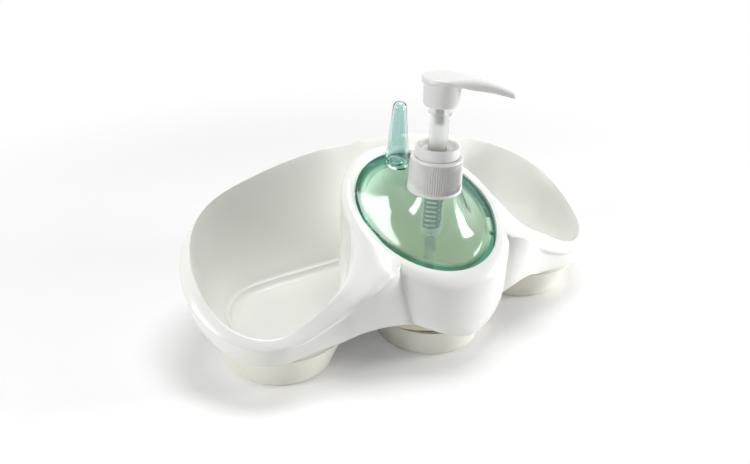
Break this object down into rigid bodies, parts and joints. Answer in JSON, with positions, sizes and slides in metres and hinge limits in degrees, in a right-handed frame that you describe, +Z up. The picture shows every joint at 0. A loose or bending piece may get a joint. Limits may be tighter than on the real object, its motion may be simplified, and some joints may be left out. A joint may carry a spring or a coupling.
{
  "type": "soap pump caddy",
  "caption": "Oval vanity caddy on three feet, with two open compartments beside a round turret that holds a liquid soap tank, a tinted lid with a ring cone and a push pump.",
  "frame": {"origin": "middle of the outline of the caddy, on the surface that its feet stand on", "axes": "+Z up, +X along the length to the right of someone who stands at the front, +Y to the high back rim; the turret and the pump are towards -Y"},
  "size_m": [0.2904, 0.1349, 0.1645],
  "materials": {
    "shell_white": "glossy opaque bright white",
    "base_ivory": "glossy opaque ivory white",
    "tank_natural": "milky translucent",
    "lid_green": "glossy transparent green tint",
    "cone_green": "glossy transparent green tint, lighter where it is thin",
    "pump_white": "satin to glossy opaque white",
    "pump_natural": "milky translucent",
    "gasket_white": "matt",
    "ball_steel": "polished",
    "spring_steel": "drawn wire"
  },
  "bodies": {
    "caddy": {"outer_shell": "shell_white", "base_pan": "base_ivory", "soap_tank": "tank_natural"},
    "lid": {"tank_lid": "lid_green", "ring_cone": "cone_green", "closure_cap": "pump_white", "neck_gasket": "gasket_white", "pump_housing": "pump_natural", "lock_collar": "pump_white", "dip_tube": "pump_natural", "return_spring": "spring_steel"},
    "plunger": {"piston_seal": "pump_natural", "valve_plug": "pump_natural"},
    "head": {"pump_stem": "pump_natural", "actuator_head": "pump_white"},
    "ball": {"check_ball": "ball_steel"}
  },
  "joints": [
    {"name": "lid_lift", "type": "slide", "parent": "caddy", "child": "lid", "axis": [0, 0, 1], "range_m": [0, 0.1]},
    {"name": "pump_press", "type": "slide", "parent": "lid", "child": "plunger", "axis": [0, 0, -1], "range_m": [0, 0.015], "stiffness_N_per_m": 400, "springref_m": -0.01, "deforming": ["return_spring"]},
    {"name": "head_swivel", "type": "hinge", "parent": "plunger", "child": "head", "pos_m": [0, -0.0215, 0.12], "axis": [0, 0, 1], "continuous": true},
    {"name": "ball_lift", "type": "slide", "parent": "lid", "child": "ball", "axis": [0, 0, 1], "range_m": [0, 0.001]}
  ]
}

*Goal of the exercise*
Return every line exactly.

*Solution below*
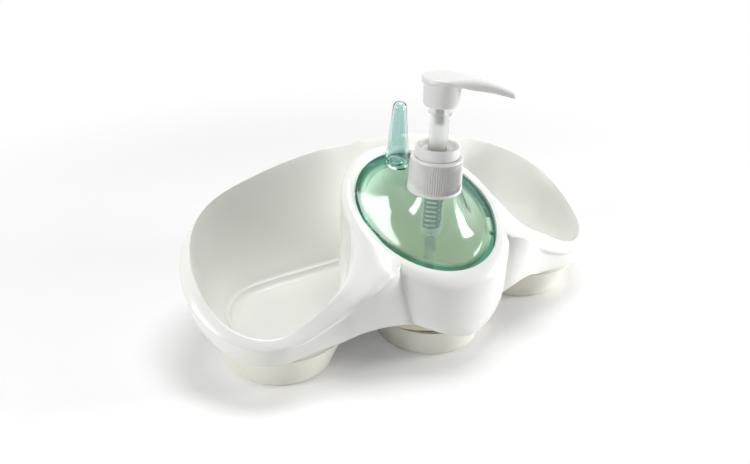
Break this object down into rigid bodies, parts and joints. Answer in JSON, with positions, sizes and slides in metres and hinge limits in degrees, in a right-handed frame that you describe, +Z up. The picture shows every joint at 0. A loose or bending piece may get a joint. Limits may be tighter than on the real object, its motion may be simplified, and some joints may be left out. A joint may carry a spring or a coupling.
{
  "type": "soap pump caddy",
  "caption": "Oval vanity caddy on three feet, with two open compartments beside a round turret that holds a liquid soap tank, a tinted lid with a ring cone and a push pump.",
  "frame": {"origin": "middle of the outline of the caddy, on the surface that its feet stand on", "axes": "+Z up, +X along the length to the right of someone who stands at the front, +Y to the high back rim; the turret and the pump are towards -Y"},
  "size_m": [0.2904, 0.1349, 0.1645],
  "materials": {
    "shell_white": "glossy opaque bright white",
    "base_ivory": "glossy opaque ivory white",
    "tank_natural": "milky translucent",
    "lid_green": "glossy transparent green tint",
    "cone_green": "glossy transparent green tint, lighter where it is thin",
    "pump_white": "satin to glossy opaque white",
    "pump_natural": "milky translucent",
    "gasket_white": "matt",
    "ball_steel": "polished",
    "spring_steel": "drawn wire"
  },
  "bodies": {
    "caddy": {"outer_shell": "shell_white", "base_pan": "base_ivory", "soap_tank": "tank_natural"},
    "lid": {"tank_lid": "lid_green", "ring_cone": "cone_green", "closure_cap": "pump_white", "neck_gasket": "gasket_white", "pump_housing": "pump_natural", "lock_collar": "pump_white", "dip_tube": "pump_natural", "return_spring": "spring_steel"},
    "plunger": {"piston_seal": "pump_natural", "valve_plug": "pump_natural"},
    "head": {"pump_stem": "pump_natural", "actuator_head": "pump_white"},
    "ball": {"check_ball": "ball_steel"}
  },
  "joints": [
    {"name": "lid_lift", "type": "slide", "parent": "caddy", "child": "lid", "axis": [0, 0, 1], "range_m": [0, 0.1]},
    {"name": "pump_press", "type": "slide", "parent": "lid", "child": "plunger", "axis": [0, 0, -1], "range_m": [0, 0.015], "stiffness_N_per_m": 400, "springref_m": -0.01, "deforming": ["return_spring"]},
    {"name": "head_swivel", "type": "hinge", "parent": "plunger", "child": "head", "pos_m": [0, -0.0215, 0.12], "axis": [0, 0, 1], "continuous": true},
    {"name": "ball_lift", "type": "slide", "parent": "lid", "child": "ball", "axis": [0, 0, 1], "range_m": [0, 0.001]}
  ]
}